NB: Si le titulaire peut être indemnisé cela ne lui permet pas de s’exonérer de ses obligations contractuelles: c’est l’objet même de l’imprévision de permettre la poursuite de l’exécution du contrat.
2.4 Résiliation par l’acheteur public en raison du coronavirus
Enfin, selon l’article L2195-2 du code de la commande publique « L’acheteur peut résilier le marché en cas de force majeure. » C’est également le cas au demeurant pour les concessions.
L’article L6 du code de la commande publique ajoute que « L’autorité contractante peut résilier unilatéralement le contrat dans les conditions prévues par le présent code. Lorsque la résiliation intervient pour un motif d’intérêt général, le cocontractant a droit à une indemnisation, sous réserve des stipulations du contrat. »
Il conviendra de justifier qu’au regard des circonstances et de l’objet du marché, il était devenu impossible pour le titulaire d’exécuter le marché. Cela ne sera pas le cas s’il était possible de l’exécuter partiellement ou de manière adaptée.

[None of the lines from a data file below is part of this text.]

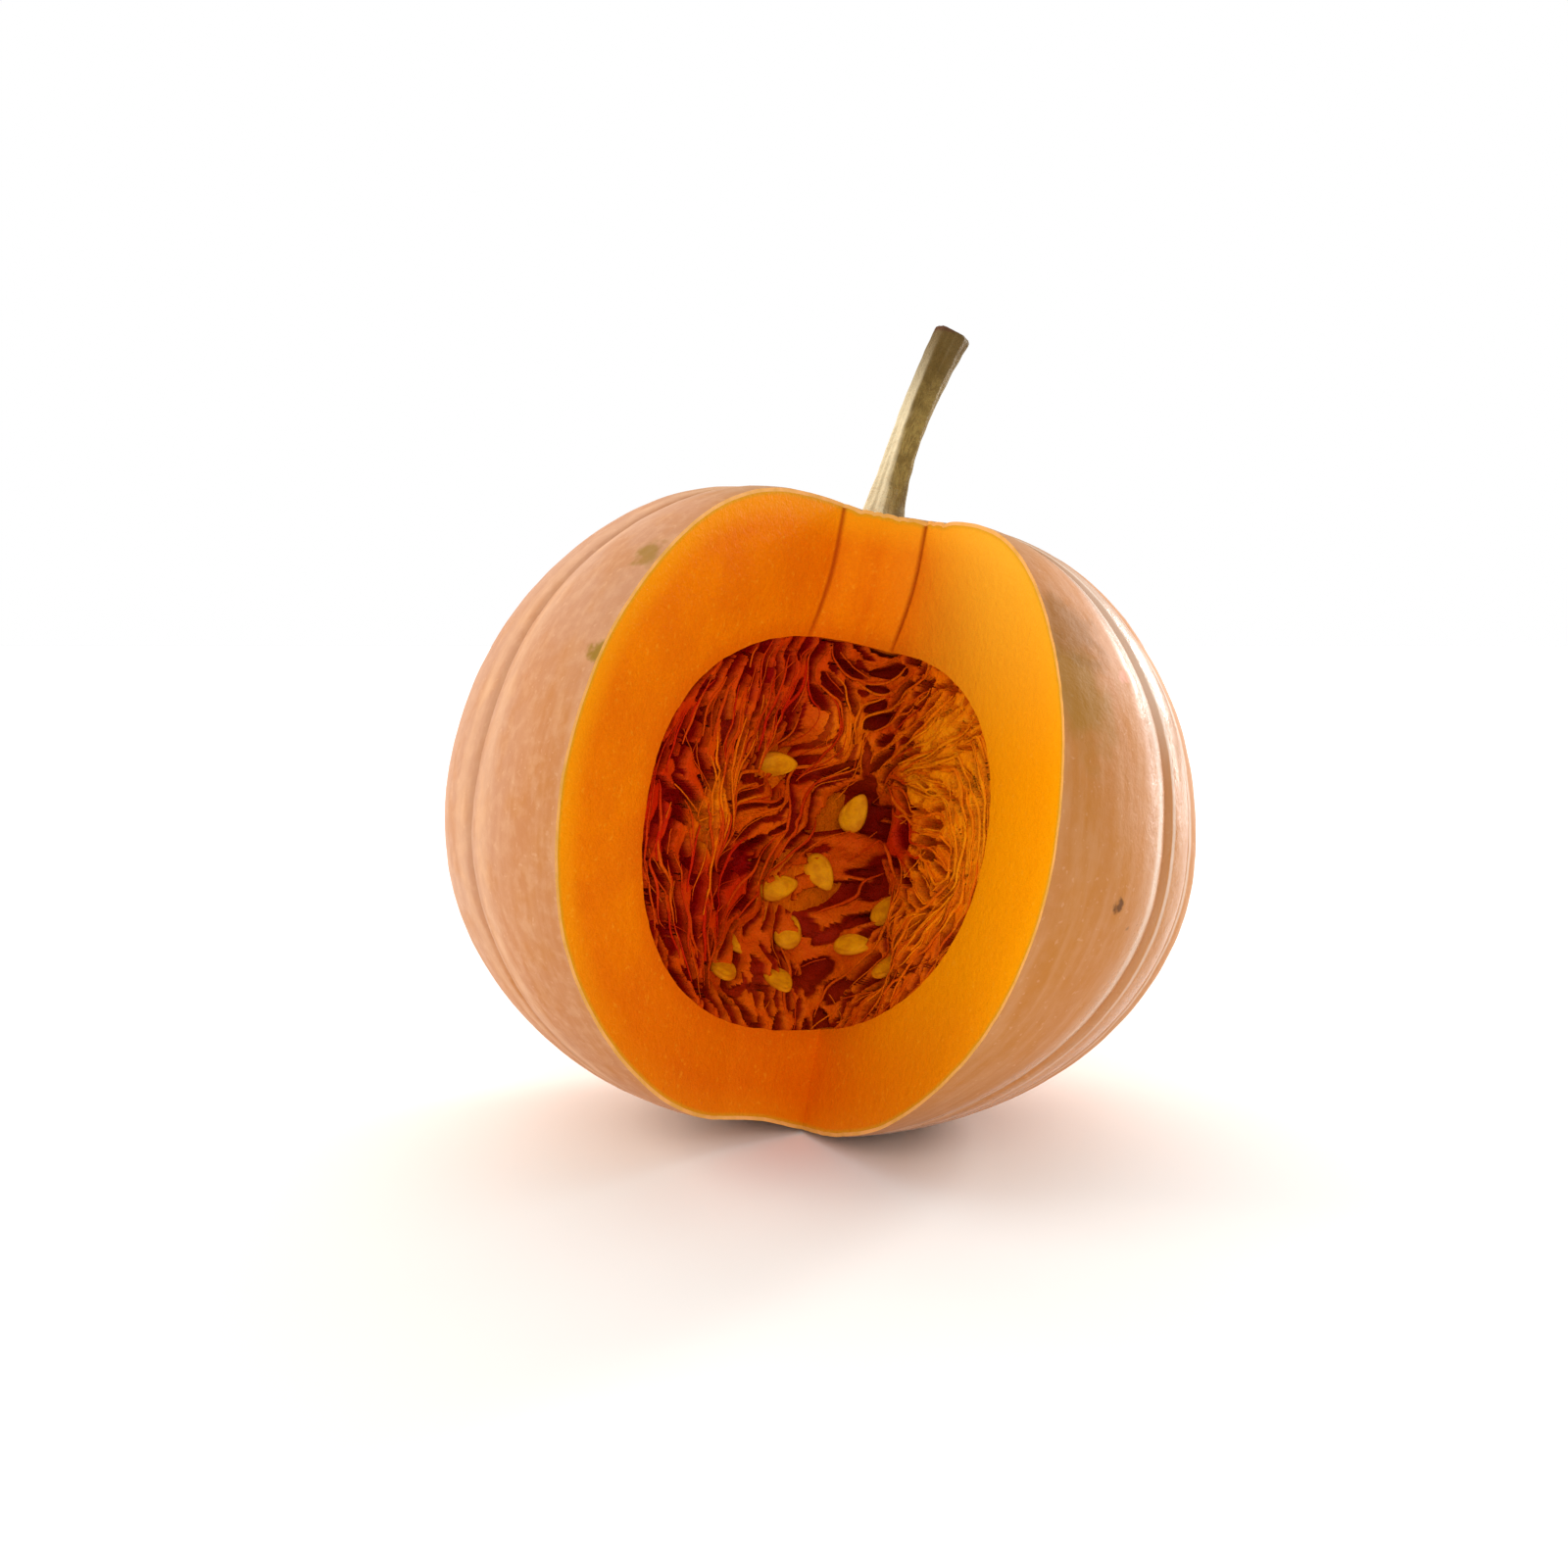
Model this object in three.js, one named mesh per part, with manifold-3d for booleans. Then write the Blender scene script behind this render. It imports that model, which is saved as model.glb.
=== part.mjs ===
// A ripe pumpkin with one wedge cut out of its front, resting on its underside.
// Millimetres, +Z up. The origin is on the surface it rests on, inside its small flat spot.

import * as THREE from 'three';
import { mergeVertices } from 'three/addons/utils/BufferGeometryUtils.js';
import Module from 'manifold-3d';

const wasm = await Module();
wasm.setup();

const { abs, acos, atan2, cos, exp, floor, max, min, pow, round, sign, sin, PI } = Math;
const { clamp, degToRad, euclideanModulo, lerp, radToDeg } = THREE.MathUtils;

// Driving dimensions: millimetres and degrees. Azimuths turn about the fruit's own axis from +X
// towards +Y, so that 270 is the front. Polar angles run from 0 at the stem to 180 underneath.

const FRUIT = {
  radius: 135,            // at the crests of the ribs
  upperHeight: 129.5,     // above the widest level, before the stem dimple is pressed in
  lowerHeight: 112.5,
  roundness: 2.02,        // exponent of the profile, 2 being an ellipse
  sag: 0.09,              // to the left, of the part below the widest level
  sagEase: 40,
  leanBack: 13,
  leanRight: 10.2,
  rows: 34,
};
const STEM_DIMPLE = { depth: 15.7, width: 57 };
const BLOSSOM_DIMPLE = { depth: 4.5, width: 20 };

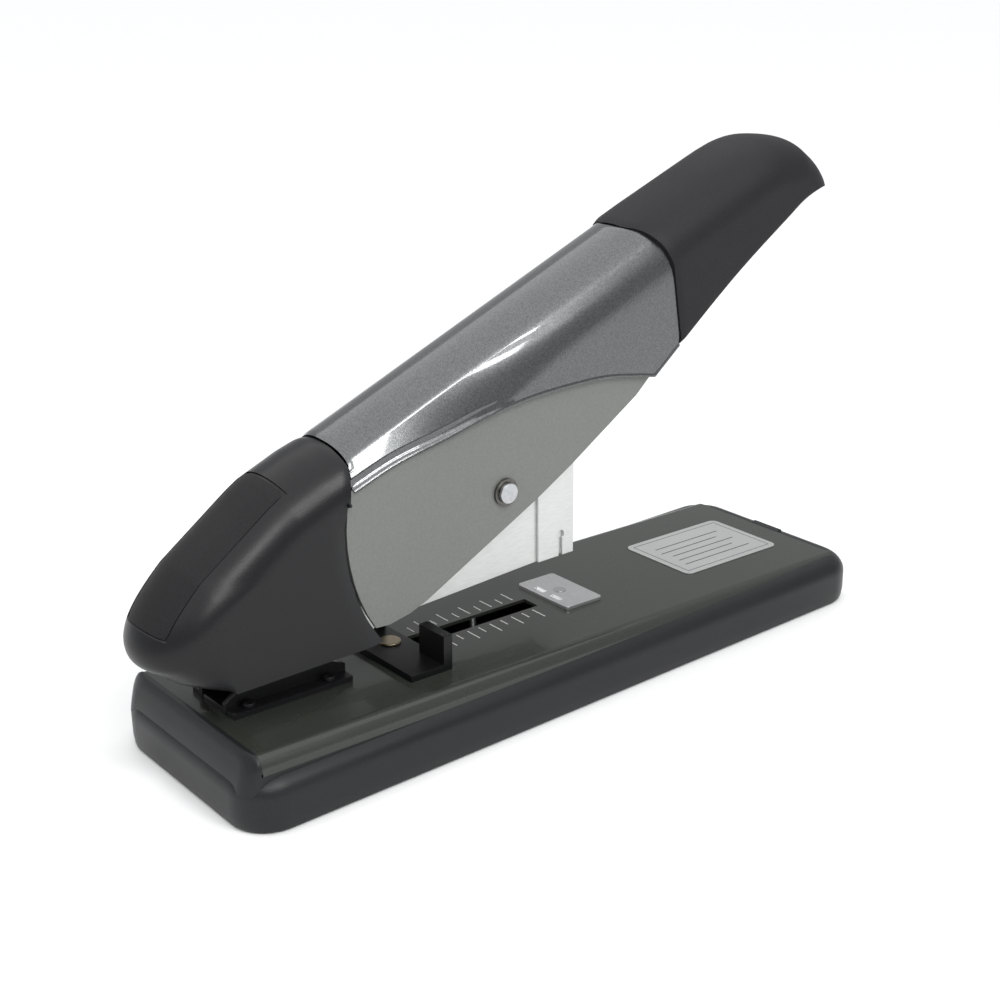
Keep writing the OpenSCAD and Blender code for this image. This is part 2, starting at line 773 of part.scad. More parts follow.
module grip() {
  color("#191a1c") difference() {
    hull() for (a = arch_angles)
      side_solid(
        concat(inset(grip_top, grip_drop * (1 - cos(a))), inset(grip_low, grip_round * (1 - cos(a)))),
        grip_half * sin(a));
    side_solid(concat([for (p = joint) [p[0] + 0.4, p[1]]], [[20, 180], [20, 100], [59, 100]]), 30);
    side_solid([[30, 134], [60, 145.2], [101, 162.4], [108.5, 157.5], [105.5, 150.6], [76, 129], [61, 117.7],
      [50, 112]], lever_half + 0.3);
  }
}

module cover_rivets() {
  color("#8d8f93") for (u = cover_rivet_us) on_ridge() translate([u, 0, web_z]) {
    cylinder(r = rivet_r, h = rivet_l, $fn = small_fn);
    translate([0, 0, -2]) cylinder(r = 2 * rivet_r, h = 2, $fn = small_fn);
  }
}

// ---- Driver ----

// The link pin's path as the driver sees it, so that both can move together
module link_path(r) {
  for (a = [0:2:press_angle])
    cross_pin(pin_x + link_arm * cos(link_rise - a),
      pin_z + link_arm * sin(link_rise - a) + stroke * a / press_angle, r, 20);
}

module driver_block() {
  color("#9b9da1") difference() {
    translate([link_x - 4.6, -block_half, link_z - 5])
      cube([blade_x0 - link_x + 4.6, 2 * block_half, 10.4]);
    link_path(link_r + 0.15);
  }
}

module driver_blade() {
  color("#b9bbbf") translate([blade_x0, -staple_half + 0.2, 57.1])
    cube([blade_x1 - blade_x0, staple_w - 0.4, link_z + 4 - 57.1]);
}

base_shell();
base_plate();
bottom_plate();
base_mat();
base_screws();
anvil();
anvil_rivet();
label_plate();
pedestal();
pedestal_bolts();
pedestal_nuts();
arm_pivot_pin();
arm_spring();
paper_guide();
guide_rivet();
guide_shoe();
arm_frame();
nose_housing();
rear_cover();
cover_insert();
cover_screws();
frame_spacers();
handle_pin();
handle_bushes();
handle_spring();
magazine_rail();
magazine_channel();
magazine_pull();
staple_strip();
pusher_rod();
pusher();
pusher_spring();
handle_lever();
handle_cover();
grip();
link_pin();
pin_washers();
cover_rivets();
driver_block();
driver_blade();
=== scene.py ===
"""Looks for the long reach stapler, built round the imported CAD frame.

Shapes are worked out in millimetres. MM turns them into metres where a mesh is made.
"""

import json
import math

import bmesh
import bpy
from mathutils import Matrix, Vector

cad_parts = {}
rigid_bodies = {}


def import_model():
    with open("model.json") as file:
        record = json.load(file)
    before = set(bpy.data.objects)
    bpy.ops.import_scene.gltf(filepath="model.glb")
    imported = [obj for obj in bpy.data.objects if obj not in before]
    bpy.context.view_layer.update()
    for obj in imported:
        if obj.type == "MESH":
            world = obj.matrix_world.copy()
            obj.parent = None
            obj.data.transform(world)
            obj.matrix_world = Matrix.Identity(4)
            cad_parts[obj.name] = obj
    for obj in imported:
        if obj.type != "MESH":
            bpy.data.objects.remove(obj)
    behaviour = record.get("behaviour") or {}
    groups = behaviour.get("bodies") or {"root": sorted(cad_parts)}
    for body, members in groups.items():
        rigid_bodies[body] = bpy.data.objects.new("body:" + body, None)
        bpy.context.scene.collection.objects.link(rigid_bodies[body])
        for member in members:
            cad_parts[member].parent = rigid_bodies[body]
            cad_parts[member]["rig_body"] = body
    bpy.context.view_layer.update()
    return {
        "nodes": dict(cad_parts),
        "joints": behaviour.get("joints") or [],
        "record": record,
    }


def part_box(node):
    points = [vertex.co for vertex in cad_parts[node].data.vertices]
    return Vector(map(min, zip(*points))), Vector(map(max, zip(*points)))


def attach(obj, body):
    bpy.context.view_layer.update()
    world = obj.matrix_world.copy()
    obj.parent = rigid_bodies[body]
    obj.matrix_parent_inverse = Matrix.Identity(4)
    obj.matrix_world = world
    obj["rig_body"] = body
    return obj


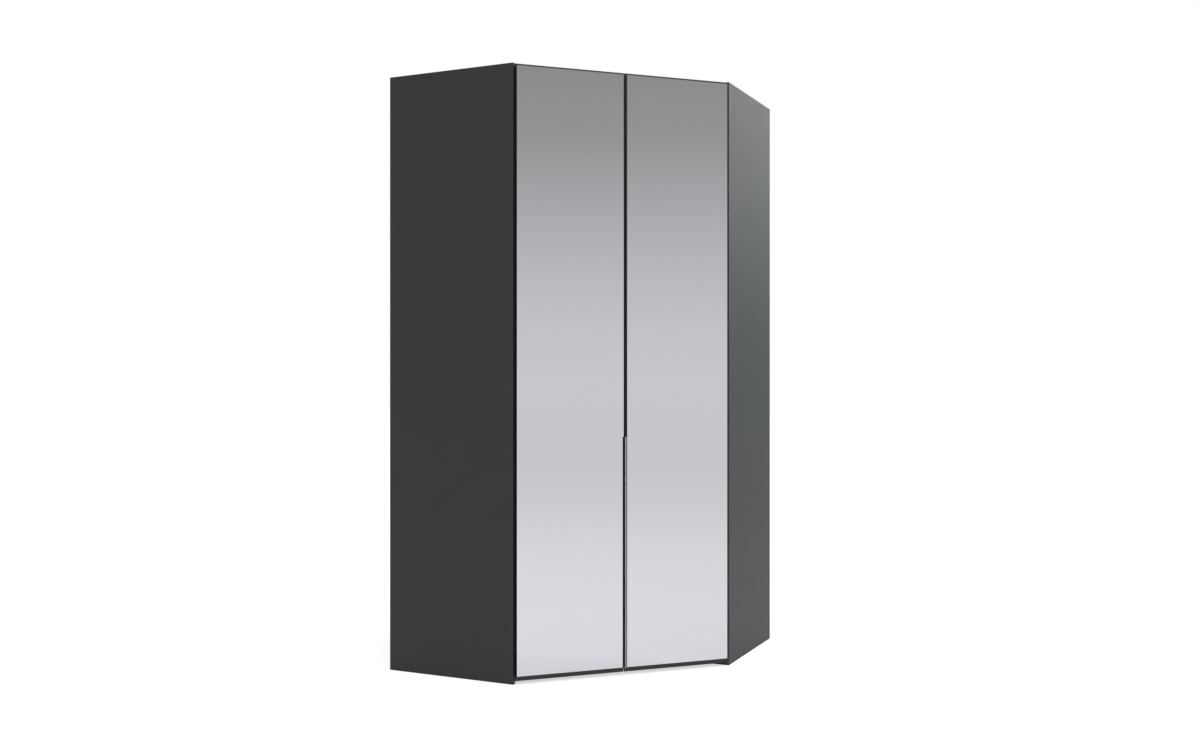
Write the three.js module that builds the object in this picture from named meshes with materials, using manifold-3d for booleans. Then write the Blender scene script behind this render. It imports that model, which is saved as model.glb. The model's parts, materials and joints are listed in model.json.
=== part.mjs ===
// Corner wardrobe with a diagonal front and two tall mirror doors, in millimetres, +Z up.
// The origin lies on the floor under the middle of the square footprint. The room corner is at +X +Y,
// and the front runs diagonally across the -X -Y corner. Doors are drawn in front coordinates:
// u runs along the front, v from the front towards the room corner.

import * as THREE from 'three';
import { mergeVertices } from 'three/addons/utils/BufferGeometryUtils.js';
import Module from 'manifold-3d';

const wasm = await Module();
wasm.setup();

// Overall size
const wallLength = 1200; // room corner to the outer face of a side panel
const sideDepth = 560; // wall to the front edge of a side panel
const overallHeight = 2360;
const boardThickness = 16;
const edgeRounding = 1;

// Fits shared by many pieces
const seatGap = 0.3; // between pieces that rest on each other
const overrun = 5; // how far a cutter runs past what it cuts
const curveSteps = 3;

// Boards
const floorGap = 10; // floor to the underside of the bottom boards
const bottomSlit = 4.5; // see-through slit between the two bottom boards
const boardJoint = 0.4; // tight joint between two halves of a board
const hatSpace = 380; // top of the wardrobe down to the top of the hat shelf
const shelfSetBack = 30;

// Thin backs, set in rebates of the side panels
const backThickness = 3;
const backRecess = 1; // leaves room for the nail heads
const rebateLand = 8;
const backMargin = 2; // bare edge of the boards above and below a back

// Post in the room corner and the battens under the joints
const postWidth = 120;
const battenWidth = 70;
const battenSetBack = 50;
const battenEndGap = 0.5;

// Glides under the left bottom board; the base rail carries the right one
const glideRadius = 14;
const glideSoleRadius = 11;
const glideSides = 16;
const glideOffset = 60; // from the slit
const glideFrontInset = 80;
const glideRearInset = 120;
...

Sauf accord des parties, l’appréciation de la qualification de force majeure et de ses conséquences revient au juge administratif. On peut relever que dans un ancien arrêt, il a été jugé que le titulaire du contrat public ne peut se voir indemnisé que des pertes subies imputables à l’évènement constitutif de force majeure, à l’exclusion de toute autre indemnisation (CE 8 janvier 1925, Société Chantiers et ateliers de Saint-Nazaire).
Responsabilité sans faute
Une dernière hypothèse à envisager est celle de la responsabilité sans faute de la personne publique. Cette dernière peut intervenir en cas de risque particulier ou en cas de rupture d’égalité devant les charges publiques. Il faut dans cas cas que la victime puisse justifier avoir subi un préjudice anormal et spécial, c’est à dire que le préjudice est différent celui subi par les autres entreprises.
On pourrait envisager que ce serait le cas pour le titulaire d’un marché public subissant la décision prise par la personne publique dans le cadre de son pouvoir réglementaire et ayant un effet particulier spécifique, sur l’exécution du contrat.